4. "Future Self" Journaling
Also take five minutes each day to write out how you envision your future self. Similarly to visualization, write out how you want to act, think and react differently.
I am able to talk to others without anxiety.
I do not fear what others think of me.
I am confident in who I am, and am not concerned with anyone else's view of me.
I choose to expand my support network and not let fear stop me.
By writing out what your future self looks like, how he/she acts and what he/she thinks and believes, you will continue to solidify this image for yourself. The more we visualize and write, the more inclined we are to become this improved version of ourselves. Become clear in who you want to become.
5. Reframe your thoughts
As you become more aware of your thought patterns, it will become easier to change your thoughts. You cannot control your first thought. Expect it to be a negative one. Then, take the time to acknowledge that first thought and reframe it to a more balanced, realistic perspective. You may not believe the new, positive thought yet. That's okay. The longer your practice, the sooner it becomes your reality.
In no way, shape or form are you trying to convince yourself of something that isn't. All you are doing is taking yourself out of a rut of negative thinking and behaving, and shifting to a more positive, balanced version of yourself. The amount of time and energy you have put into thinking negatively is astronomical. It will take less time and energy to think positively. It only seems like harder work because you are conscious of it.
Helpful questions to ask when reframing your thoughts:
Is this a story or reality? (Story). Could there be another side to the story? (Yes). What might that be?
6. Take actions that support your intention.
Your actions have to match what you say you want and vice versa. You cannot think and feel one way and then act another. You will not be able to rewire your brain if you consistently eat donuts while repeating affirmations of being healthy and fit. Similarly, you will not rewire your brain if you go to the gym but then complain about how much you hate exercising.

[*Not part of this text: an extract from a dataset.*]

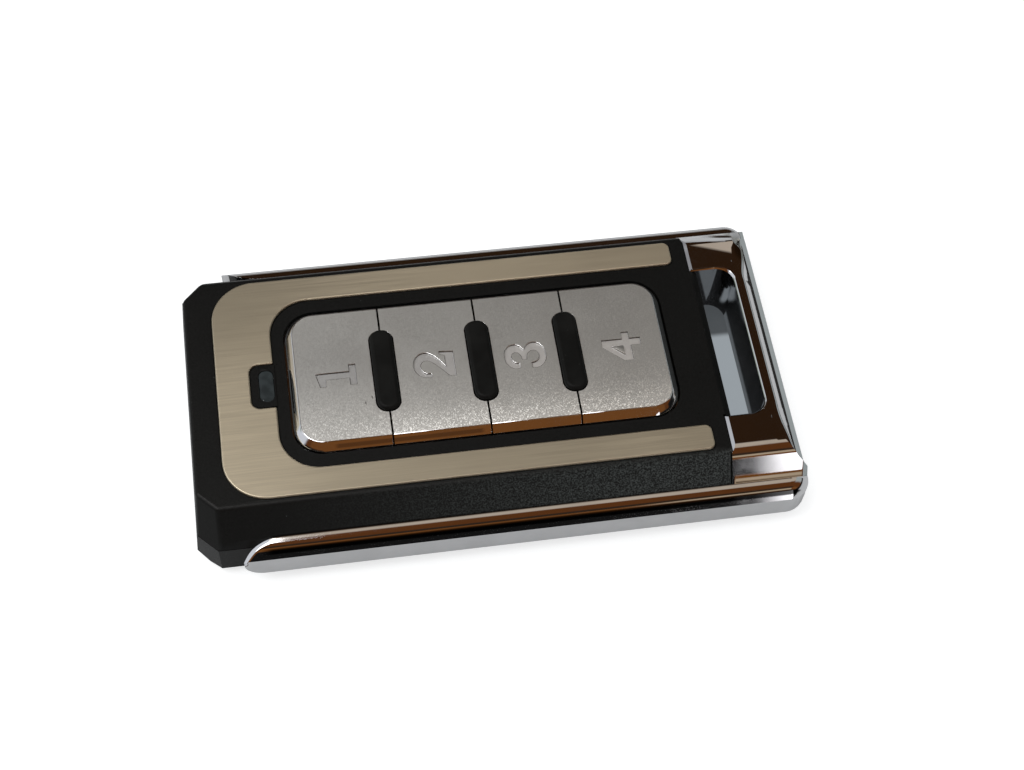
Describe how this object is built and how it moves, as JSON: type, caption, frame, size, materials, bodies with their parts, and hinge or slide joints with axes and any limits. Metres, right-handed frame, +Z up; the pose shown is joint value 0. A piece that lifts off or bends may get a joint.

Identify the actions that align with your thoughts and emotions. Think to yourself: what would a confident person do right now? What would a fearless person do right now? Do that.
The more you do it, the more you will believe that you can. Then, the more you will believe in your ability to improve, and your negative core beliefs will be smashed. New thoughts and beliefs will strengthen, and will thus be reinforced by your actions.
Consciously practice thinking, feeling, visualizing and acting in alignment with your desired intention. When you do this, you will stop the unconscious habit of recycling the past and activate your ability to rewire your brain in the present moment. Filter what you are consuming. Stop watching/listening to/reading anything that reinforces negative beliefs about yourself and the world around you. Stop trolling people on Twitter. Stop scrolling through unrealistic photos on Instagram. Limit exposure to people or outlets that doubt or question your intentions.
Expect resistance. Your mind and body will resist these changes. The brain likes to revert back to what is comfortable. This does not mean you are not good enough, or that you are not smart enough or that you are incapable of change. It is simply how the brain works. Being aware of this resistance will make it easier for you to keep moving forward, and not beat yourself up for having a negative thought or falling short.
We have been telling ourselves the same stories over and over again throughout our lives, therefore reinforcing these shitty beliefs about ourselves that are stuck way back in our subconscious. By setting intentions, visualizing, writing and acting differently, you will therefore be able to create a new reality for yourself. A much more peaceful one, at that.